Research Seminar in Economics - Jeanne Tschopp, University of Lausanne, "Estimating the Gains from Trade in Frictional Local Labor Markets"
Institute of Economics
Date: 23 October 2018 / 12:15 - 13:15
Room 408, Main building, 4th floor (access only via elevator)
We develop a theory and an empirical strategy to estimate the welfare gains of economic integration in economies with frictional local labor markets. The model yields a parsimonious generalization of the welfare formula in Arkolakis et al. (2012) that features an additional adjustment margin, via the employment rate. Moreover, the quantitative impact of this channel depends on the goods market structure and on the existence of firm heterogeneity. To obtain causal estimates of the two key structural parameters needed for the welfare analysis, the trade elasticity and the elasticity of substitution in consumption, we propose a theoretically-consistent identification strategy that exploits exogenous variation in production costs driven by differences in industrial composition across local labor markets in Germany.

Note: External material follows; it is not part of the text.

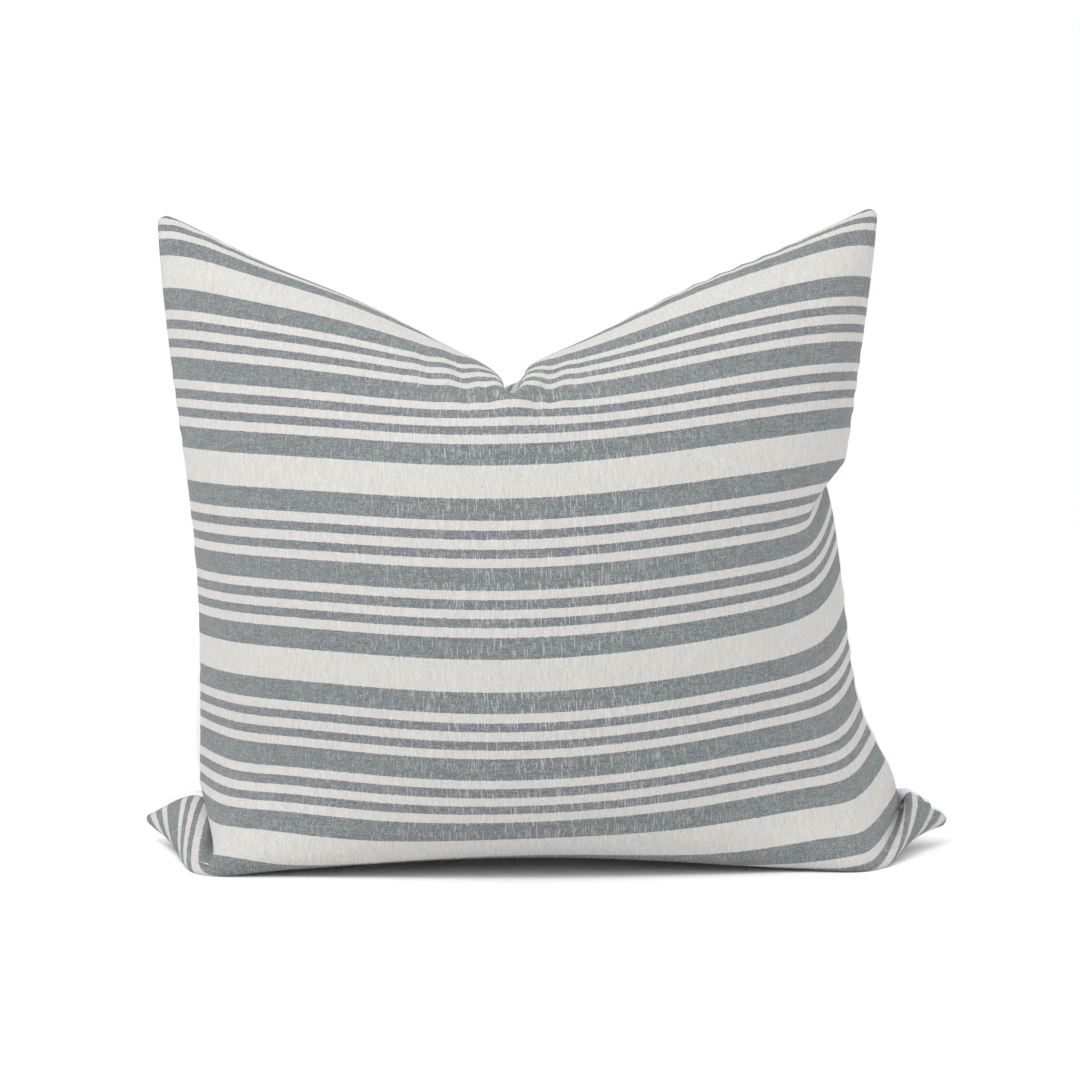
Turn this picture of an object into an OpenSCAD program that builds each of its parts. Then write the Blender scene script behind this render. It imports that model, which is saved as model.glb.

As an application of the theory, we exploit the unexpected fall of the Iron Curtain in 1990 to assess the quantitative importance of accounting for unemployment changes when computing the gains from trade across local labor markets in West Germany. Under monopolistic competition with free entry and firm heterogeneity, the median welfare gains in the frictional setting are 7% larger relative to the frictionless setting. The relative welfare gains are typically more modest under alternative market structures.